As the Bachmanns continue to “correct” gay sexuality, I keep teaching erotic writing classes. These multi-week courses are always a joy. Writers with a rich range of sexual identities come into a safe classroom where they are actively encouraged to express desire and discuss its importance. As artists, we ask questions about sexual expression: Why do so many people think “cunt” is an objectifying word to use in a sex scene when “arm” and “hair” are perfectly fine? Why is the vulnerability and power of desire, along with all its peacemaking qualities, seen as more denigrating than gunfire? Why is erotica that is written to bring sexual pleasure, viewed, by many, as immoral or cheap?
There are countless answers. Here’s an important one: Many people are ashamed (beyond measure) of their own sexuality, so they project that shame onto those who aren’t. The sexually attuned human beings of this world are attacked as if we are dirty. Why? Because if you make everyone ashamed of their erotic freedom, expression and pleasure, you control a heck of a lot. And you get to feel superior while you’re doing so.
One of the biggest hurdles for the beginning sex writer is the rejection they often feel in their writing communities. Suddenly, those who have always been supportive are asking, “But why is this piece of writing just about sex? Can’t you write about something pure? This is shallow, this is meaningless, this is frivolous, this isn’t your business. This is sinful. This needs correcting.”
Does that string of statements remind you of Michele Bachmann?

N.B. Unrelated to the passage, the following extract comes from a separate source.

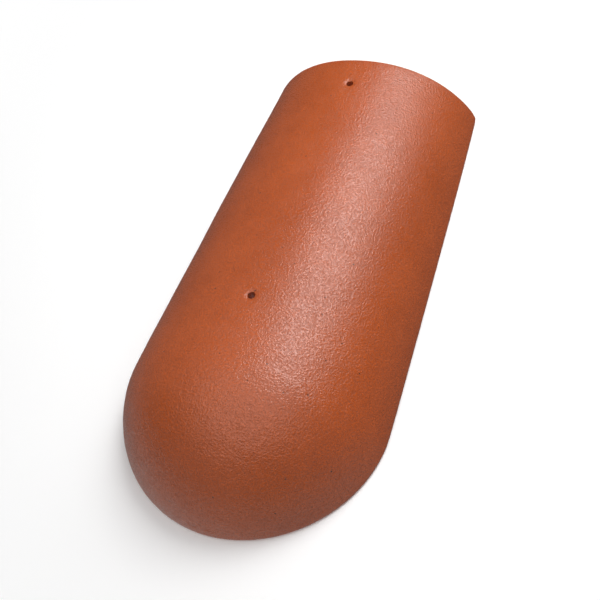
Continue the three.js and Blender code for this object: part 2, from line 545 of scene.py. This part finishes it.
# The bare concrete of the hollow, the rim and the lap end: through-coloured cement and sand, dull
# and gritty, with small air voids painted dark for the shade inside them, and a dusting of the coat near
# the edges.
def rawConcrete():
    material = bpy.data.materials.new("bareCastConcrete")
    material.use_nodes = True
    tree = material.node_tree
    shader = tree.nodes["Principled BSDF"]
    place = addNode(tree, "ShaderNodeTexCoord").outputs["Object"]

    patches = addNode(tree, "ShaderNodeTexNoise", inputs={
        "Vector": place, "Scale": patternScale(raw["patch"]), "Detail": 5.0, "Roughness": 0.6,
    }).outputs["Fac"]
    patchShare = addNode(tree, "ShaderNodeMapRange", inputs={
        "Value": patches, "From Min": raw["patchRange"][0], "From Max": raw["patchRange"][1],
    }).outputs["Result"]
    paste = addNode(tree, "ShaderNodeMix", {"data_type": "RGBA"}, {
        mixShare: patchShare,
        mixFirst: linearColour(raw["darkPaste"]),
        mixSecond: linearColour(raw["paste"]),
    }).outputs[mixedColour]
    grains = addNode(tree, "ShaderNodeTexVoronoi", {"feature": "F1"}, {
        "Vector": place, "Scale": patternScale(raw["sandSize"]),
    }).outputs["Distance"]
    grainShare = addNode(tree, "ShaderNodeMapRange", {"interpolation_type": "SMOOTHSTEP"}, {
        "Value": grains, "From Min": raw["sandEdge"][0], "From Max": raw["sandEdge"][1],
        "To Min": raw["sandShare"], "To Max": 0.0,
    }).outputs["Result"]
    sanded = addNode(tree, "ShaderNodeMix", {"data_type": "RGBA"}, {
        mixShare: grainShare, mixFirst: paste, mixSecond: linearColour(raw["sand"]),
    }).outputs[mixedColour]

    axes = addNode(tree, "ShaderNodeSeparateXYZ", inputs={"Vector": place})
    fromRim = addNode(tree, "ShaderNodeMapRange", inputs={
        "Value": axes.outputs["Z"], "From Min": 0.0, "From Max": raw["oversprayReach"] * mm,
        "To Min": 1.0, "To Max": 0.0,
    }).outputs["Result"]
    fromLap = addNode(tree, "ShaderNodeMapRange", inputs={
        "Value": axes.outputs["Y"], "From Min": (middle - raw["oversprayReach"]) * mm,
        "From Max": middle * mm,
    }).outputs["Result"]
    nearEdge = addNode(tree, "ShaderNodeMath", {"operation": "MAXIMUM"}, {
        0: fromRim, 1: fromLap,
    }).outputs["Value"]
    dust = addNode(tree, "ShaderNodeMath", {"operation": "MULTIPLY_ADD"}, {
        0: nearEdge, 1: raw["oversprayShare"], 2: raw["oversprayCut"],
    }).outputs["Value"]
    spray = addNode(tree, "ShaderNodeMath", {"operation": "MULTIPLY", "use_clamp": True}, {
        0: dust, 1: patchShare,
    }).outputs["Value"]
    dusted = addNode(tree, "ShaderNodeMix", {"data_type": "RGBA"}, {
        mixShare: spray, mixFirst: sanded, mixSecond: linearColour(raw["overspray"]),
    }).outputs[mixedColour]

    voids = addNode(tree, "ShaderNodeTexVoronoi", {"feature": "F1"}, {
        "Vector": place, "Scale": patternScale(raw["voidSpacing"]),
    }).outputs["Distance"]
    hole = addNode(tree, "ShaderNodeMapRange", {"interpolation_type": "SMOOTHSTEP"}, {
        "Value": voids,
        "From Min": raw["voidEdge"][0] * raw["voidRadius"] / raw["voidSpacing"],
        "From Max": raw["voidEdge"][1] * raw["voidRadius"] / raw["voidSpacing"],
        "To Min": 1.0, "To Max": 0.0,
    }).outputs["Result"]
    # Painted shade: the voids are coloured dark for the shade inside them.
    colour = addNode(tree, "ShaderNodeMix", {"data_type": "RGBA"}, {
        mixShare: hole, mixFirst: dusted, mixSecond: linearColour(raw["voidShadeColour"]),
    }).outputs[mixedColour]
    tree.links.new(colour, shader.inputs["Base Color"])

    grit = addNode(tree, "ShaderNodeTexNoise", inputs={
        "Vector": place, "Scale": patternScale(raw["grit"]), "Detail": 4.0, "Roughness": 0.65,
    }).outputs["Fac"]
    gritty = addNode(tree, "ShaderNodeBump", inputs={
        "Height": grit, "Distance": raw["gritDepth"] * mm, "Strength": 1.0,
    }).outputs["Normal"]
    pitted = addNode(tree, "ShaderNodeBump", {"invert": True}, {
        "Height": hole, "Distance": raw["voidDepth"] * mm, "Strength": 1.0, "Normal": gritty,
    }).outputs["Normal"]
    tree.links.new(pitted, shader.inputs["Normal"])
    shader.inputs["Roughness"].default_value = raw["roughness"]
    shader.inputs["IOR"].default_value = raw["ior"]
    return material


print("building the tile")
ridgeEndTile = finishMesh(makeTile(), "ridgeEndTile", [coatedConcrete(), rawConcrete()])
drillNailHoles(ridgeEndTile)
ridgeEndTile.data.shade_smooth()
ridgeEndTile.data.set_sharp_from_angle(angle=math.radians(tile["sharpAngle"]))
print("tile has", sum(len(face.vertices) - 2 for face in ridgeEndTile.data.polygons), "triangles")
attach(ridgeEndTile, "root")
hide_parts("ridge_end_tile")


studio = {
    "floorColour": "#ffffff",
    "floorRoughness": 0.9,
    "floorHalf": 4000,
    "floorDrop": 0.05,  # keeps the paper just clear of the rim that stands on it
    "fade": (270, 620),  # from the middle, where the paper's shadows fade into an even white
    "roomColour": "#ffffff",
    "frontGlow": 0.66,  # what the tile sees of the paper, below the horizon, in front and behind
    "backGlow": 0.16,
    "glowTurn": 0.5,  # each is full from this far to the front or back on, 1 being straight there
    "horizonBlur": 0.05,
}

# azimuth and elevation in degrees, distance, size, watts
softboxes = {
    "keySoftbox": (152, 43, 1700, 1350, 13),
    "keyCore": (157, 53, 1700, 850, 13),
    "topSoftbox": (30, 80, 1800, 2250, 19),
    "frontFill": (-20, 38, 1700, 2100, 3.8),
    "rightFill": (60, 36, 1700, 2100, 2.5),
    "leftFill": (-110, 35, 1700, 2000, 2.5),
}


def makeFloor():
    material = bpy.data.materials.new("paleStudioPaper")
    material.use_nodes = True
    tree = material.node_tree
    paper = linearColour(studio["floorColour"])
    shader = tree.nodes["Principled BSDF"]
    shader.inputs["Base Color"].default_value = paper
    shader.inputs["Roughness"].default_value = studio["floorRoughness"]
    place = addNode(tree, "ShaderNodeTexCoord").outputs["Object"]
    away = addNode(tree, "ShaderNodeVectorMath", {"operation": "LENGTH"}, {0: place}).outputs["Value"]
    far = addNode(tree, "ShaderNodeMapRange", {"interpolation_type": "SMOOTHSTEP"}, {
        "Value": away, "From Min": studio["fade"][0] * mm, "From Max": studio["fade"][1] * mm,
    }).outputs["Result"]
    white = addNode(tree, "ShaderNodeEmission", inputs={"Color": paper})
    faded = addNode(tree, "ShaderNodeMixShader", inputs={
        "Fac": far, 1: shader.outputs["BSDF"], 2: white.outputs["Emission"],
    }).outputs["Shader"]
    tree.links.new(faded, tree.nodes["Material Output"].inputs["Surface"])
    bm = bmesh.new()
    bmesh.ops.create_grid(bm, x_segments=1, y_segments=1, size=studio["floorHalf"])
    bmesh.ops.translate(bm, vec=(0, 0, -studio["floorDrop"]), verts=bm.verts)
    floor = finishMesh(bm, "studioFloor", [material])
    # The paper is bright enough to look white, so the tile neither mirrors it nor is lit by it.
    # The room's front and back glow, below the horizon, stand in for it there.
    floor.visible_glossy = False
    floor.visible_diffuse = False


# A square soft box that looks at the tile from a direction and a distance.
def makeSoftbox(name, azimuth, elevation, distance, size, power):
    data = bpy.data.lights.new(name, "AREA")
    data.shape = "SQUARE"
    data.size = size * mm
    data.energy = power
    lamp = bpy.data.objects.new(name, data)
    lamp.matrix_world = lookingIn(azimuth, elevation, distance)
    lamp.visible_camera = False
    scene.collection.objects.link(lamp)


# The room glows below the horizon, more in front than behind, and the backdrop is plain white.
def makeRoom():
    world = bpy.data.worlds.new("studioRoom")
    world.use_nodes = True
    scene.world = world
    tree = world.node_tree
    way = addNode(tree, "ShaderNodeTexCoord").outputs["Generated"]
    axes = addNode(tree, "ShaderNodeSeparateXYZ", inputs={"Vector": way})
    below = addNode(tree, "ShaderNodeMapRange", {"interpolation_type": "SMOOTHSTEP"}, {
        "Value": axes.outputs["Z"],
        "From Min": -studio["horizonBlur"], "From Max": studio["horizonBlur"],
        "To Min": 1.0, "To Max": 0.0,
    }).outputs["Result"]
    frontToBack = addNode(tree, "ShaderNodeMapRange", {"interpolation_type": "SMOOTHSTEP"}, {
        "Value": axes.outputs["Y"],
        "From Min": -studio["glowTurn"], "From Max": studio["glowTurn"],
        "To Min": studio["frontGlow"], "To Max": studio["backGlow"],
    }).outputs["Result"]
    glow = addNode(tree, "ShaderNodeMath", {"operation": "MULTIPLY"}, {
        0: below, 1: frontToBack,
    }).outputs["Value"]
    backdrop = addNode(tree, "ShaderNodeLightPath").outputs["Is Camera Ray"]
    strength = addNode(tree, "ShaderNodeMath", {"operation": "MAXIMUM"}, {
        0: glow, 1: backdrop,
    }).outputs["Value"]
    background = tree.nodes["Background"]
    background.inputs["Color"].default_value = linearColour(studio["roomColour"])
    tree.links.new(strength, background.inputs["Strength"])


makeFloor()
for name, placing in softboxes.items():
    makeSoftbox(name, *placing)
makeRoom()
scene.view_settings.view_transform = "Standard"
print("studio lit")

We’re in a dangerous time, right now. We’re fighting anti-queer violence, both physical and psychological. Religious rhetoric is often frightening to those who are already afraid. And the message is that all of us, regardless of our sexuality, should be ashamed of human desire, intimacy and sensual connection. The Bachmanns put sex in a box and say “This is separate to everything else,” which of course makes it easier to control. But sexual identity and expression are about so much more than the body. They’re about acceptance, openness and truth.

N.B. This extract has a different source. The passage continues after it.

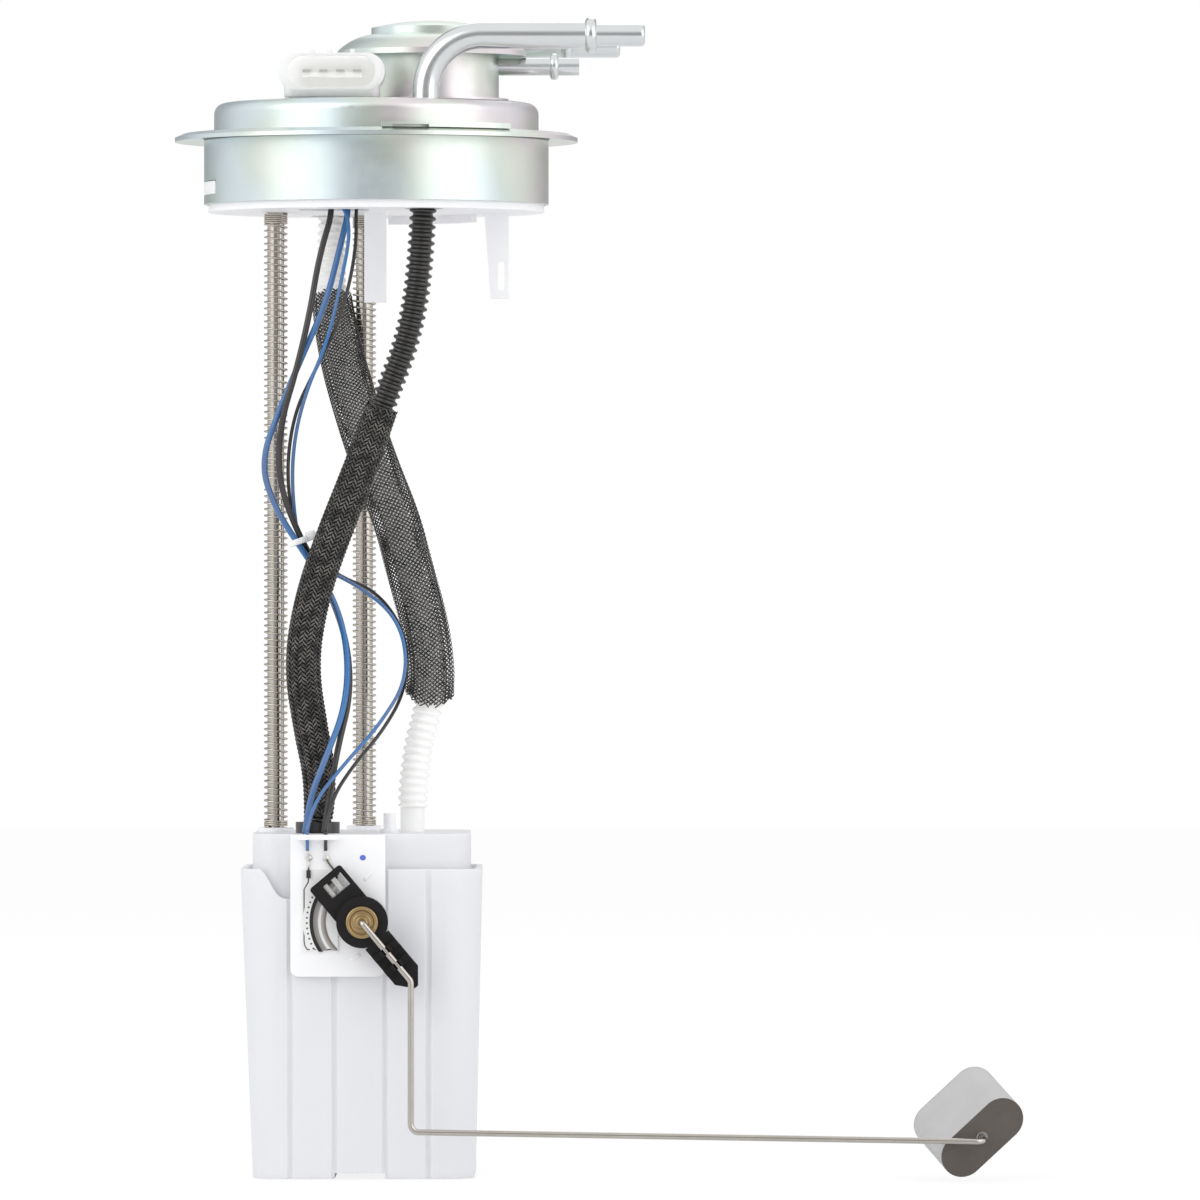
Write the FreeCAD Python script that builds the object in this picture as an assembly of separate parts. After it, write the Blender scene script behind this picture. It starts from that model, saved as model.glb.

When debating the power sexual attunement, consider this: In a multi-week erotica class that I taught in the UK, one of my students came up to me at the end of the course. She told me how life-affirming it had been for her to write about sex in a supportive community, and how self-embraced and aglow she now felt. “When I started this class,” she said, “I hadn’t had a period for ten months. Two weeks ago, I had one.” She put this down to the fact that she was feeling alive in her body. Proud and unashamed.
Here’s my take: When we feel good in our bodies, we’re also likely to feel good in the rest of our selves. And if we all felt good, there’d be less war.
And where would the politicians be then?